--- begin ---

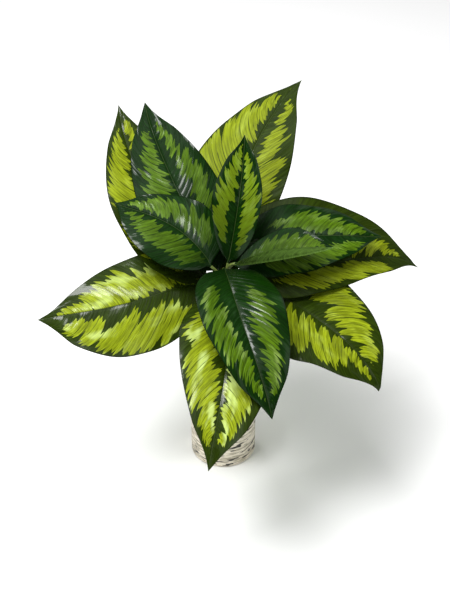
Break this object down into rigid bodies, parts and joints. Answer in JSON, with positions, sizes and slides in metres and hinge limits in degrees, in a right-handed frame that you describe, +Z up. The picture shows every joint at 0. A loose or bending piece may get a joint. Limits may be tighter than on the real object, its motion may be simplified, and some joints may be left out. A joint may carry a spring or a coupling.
{
  "type": "potted calathea princeps",
  "caption": "Potted foliage plant: a rosette of broad pointed leaves with feathered yellow-green bands, on slender stalks in a small round streaked pot.",
  "frame": {"origin": "centre of the pot's flat underside, on the surface that it stands on", "axes": "+Z up along the pot's axis; the picture's viewer stands on the -Y side; +X is the viewer's right"},
  "size_m": [0.55, 0.522, 0.5135],
  "materials": {
    "pot_glaze": "satin",
    "potting_soil": "matte",
    "leaf_pale": "satin",
    "leaf_dark": "satin"
  },
  "bodies": {
    "root": {"pot": "pot_glaze", "soil": "potting_soil", "leaf_back_right": "leaf_pale", "leaf_back_left": "leaf_pale", "leaf_side_left": "leaf_pale", "leaf_front": "leaf_pale", "leaf_front_right": "leaf_pale", "leaf_side_right": "leaf_pale", "leaf_upper_back_left": "leaf_dark", "leaf_upright": "leaf_dark", "leaf_upper_left": "leaf_dark", "leaf_upper_front": "leaf_dark", "leaf_upper_right": "leaf_dark", "leaf_young": "leaf_dark"}
  },
  "joints": []
}
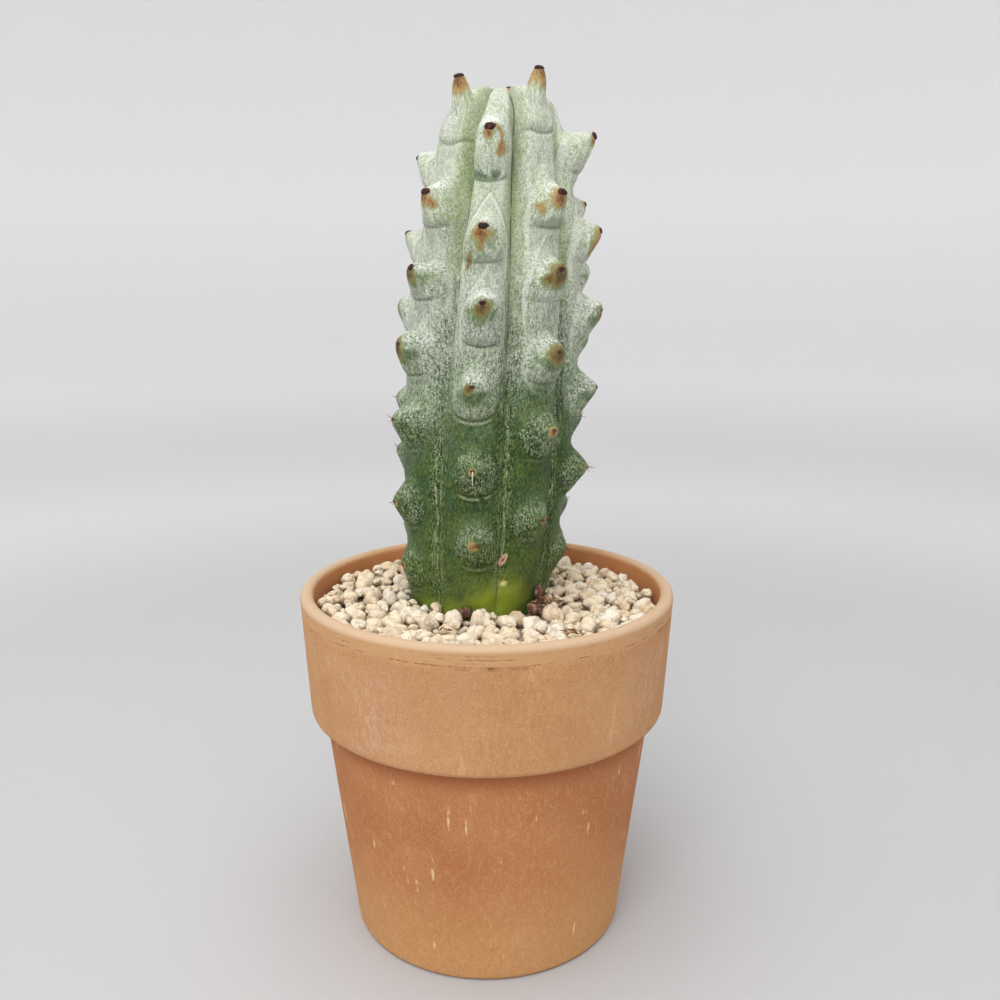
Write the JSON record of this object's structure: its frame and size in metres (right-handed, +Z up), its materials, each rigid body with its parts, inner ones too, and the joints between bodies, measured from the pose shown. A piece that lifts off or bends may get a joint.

--- end ---

Short exercise: From the entries, copy out each line containing the word "metres".

Written response:
Break this object down into rigid bodies, parts and joints. Answer in JSON, with positions, sizes and slides in metres and hinge limits in degrees, in a right-handed frame that you describe, +Z up. The picture shows every joint at 0. A loose or bending piece may get a joint. Limits may be tighter than on the real object, its motion may be simplified, and some joints may be left out. A joint may carry a spring or a coupling.
Write the JSON record of this object's structure: its frame and size in metres (right-handed, +Z up), its materials, each rigid body with its parts, inner ones too, and the joints between bodies, measured from the pose shown. A piece that lifts off or bends may get a joint.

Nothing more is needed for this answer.